Still, Tusk is expected to cut a larger figure on the world stage than Van Rompuy.
“Van Rompuy comes from a small, politically insignificant western European country, whereas Tusk - from a country that is used to being almost at the center of world history,” says Toby Vogel, an American journalist based in Brussels who has written for publications including European Voice and the Wall Street Journal. “He survived, not even survived, but thrived in the snake pit of the Polish domestic politics and stayed on top for seven years. I think that betrays some pretty impressive political skills.”

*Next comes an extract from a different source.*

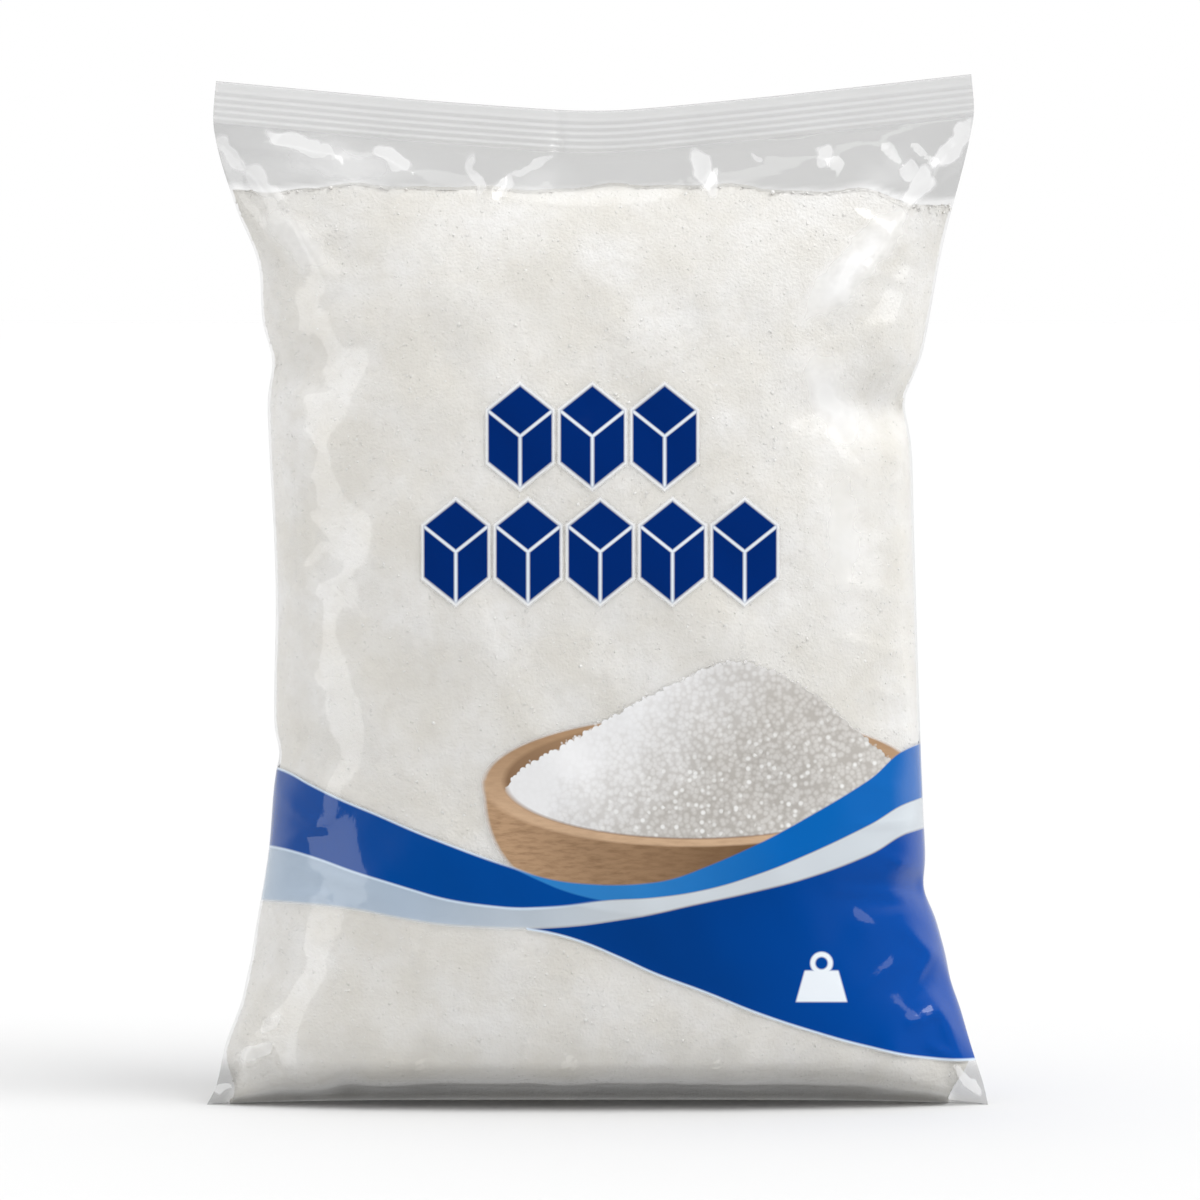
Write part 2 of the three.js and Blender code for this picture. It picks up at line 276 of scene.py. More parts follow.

Tusk was Poland’s prime minister from 2007 to 2014, the longest tenure in its post-Cold War history. For the last 25 years, Poland’s governments survived an average of 13 months. During this time Poland was the only economy in the EU to avoid recession, giving its leader stature on the continent to rival that of German Chancellor Angela Merkel. Tusk tackled tough issues: raising the retirement age over opposition from trade unions and transferring some government bonds held by private pension funds to government control.
Not known for his foreign policy, during his final year in office Tusk became a vocal proponent of sanctions on Russia for supporting Ukrainian rebels and one of Kiev’s closest allies. That stature, at a time when relations with Russia have become paramount, gave Tusk a boost in the competition for the EU’s top job.
“The threats to the EU come from inside and outside,” he said, referring to Ukraine during his inaugural speech–as well as anti-EU sentiment in the U.K. “Not only are euro skeptics questioning the EU’s value, the Union has enemies. Politics has returned to Europe. History is back.”
The problems in Ukraine are no longer just a matter for the EU’s eastern states. “It has become an issue of the interest of the EU as a whole,” says Vogel. “I would argue it has always been the case but EU has been reluctant admitting this.”
Born in communist Poland, Tusk is keenly aware of threats from Russia. Growing up in the Baltic port city of Gdansk, he was a student leader in the Solidarity movement and worked as a journalist for opposition newspapers. Following the collapse of communism in 1989, Tusk returned to politics but never forgot the Russian menace.
“Nobody can accuse him of not understanding the situation,” says Vogel. “It’s evident that Tusk cares about Russia. I don’t think any Polish prime minister could afford not to care about Russia. That gives his voice in the European Council a credibility that Van Rompuy’s voice didn’t have.”
At a summit of EU leaders Dec. 18, Tusk urged them to develop a long-term strategy for dealing with Russia, rather than merely reacting to specific events such as Russia’s annexation of Crimea or its support of rebels in eastern Ukraine.
"Russia is our strategic problem, not Ukraine," said Tusk, according to the BBC. “The biggest challenge is Russia's approach not only to Ukraine but also to Europe.”
Yet even before the summit, Tusk had already sent a clear message to Russian President Vladimir Putin. Only several hours after taking over the council presidency, Tusk and U.S. President Obama discussed the importance of Russian withdrawal from eastern Ukraine and agreed to continue cooperating on sanctions and other measures designed to persuade Russia to pull back.
“He will take a tough line against Moscow and he’s already described Russia as a strategic problem rather than a strategic partner,” says Chris Morris, a BBC News Europe correspondent, in an interview with Global Journalist. “He will ensure that Ukraine remains right at the top of the European Council’s agenda.”
Whether having a hawkish council president helps the EU reach a solution to Russia’s encroachments in Ukraine is a matter of debate. Too tough a line against Russia may be counter-productive to resolving the standoff, says Pawel Swidlicki, a research analyst at the think tank Open Europe.
“At the moment the situation is in a bit of a holding position, both politically and on the ground in eastern Ukraine,” he says. “We have limited actions. The sanctions, they are having an effect on the Russian economy but at some point there will have to be some kind of political deal between the EU, Ukraine and Russia. And obviously that will be a decision for the European Council.
Much will depend on Tusk’s cooperation with Federica Mogherini, the former Italian former minister who is the EU’s new foreign policy chief. Mogherini, a former member of Italy’s Communist Party, has taken a much softer approach towards Russia, and her nomination as EU High Representative for Foreign Affairs and Security Policy was opposed earlier this year not only by Baltic nations but Poland, then led by Tusk.
“Officially commissioners leave their national identity at the door when they take on the new job, and they promise to work in the wider European interest,” says Morris, of the BBC. “The same applies to the president of the European Council. The reality can be a little different, but the combination of an Italian and a Pole in these two jobs could actually provide quite an accurate balance.”
Ultimately important foreign policy decisions still require consensus from EU member states, but the people guiding how that consensus is reached matter. Whether Tusk and Mogherini can reconcile their differences on Russia and find a solution to the Ukraine crisis is a question yet unanswered.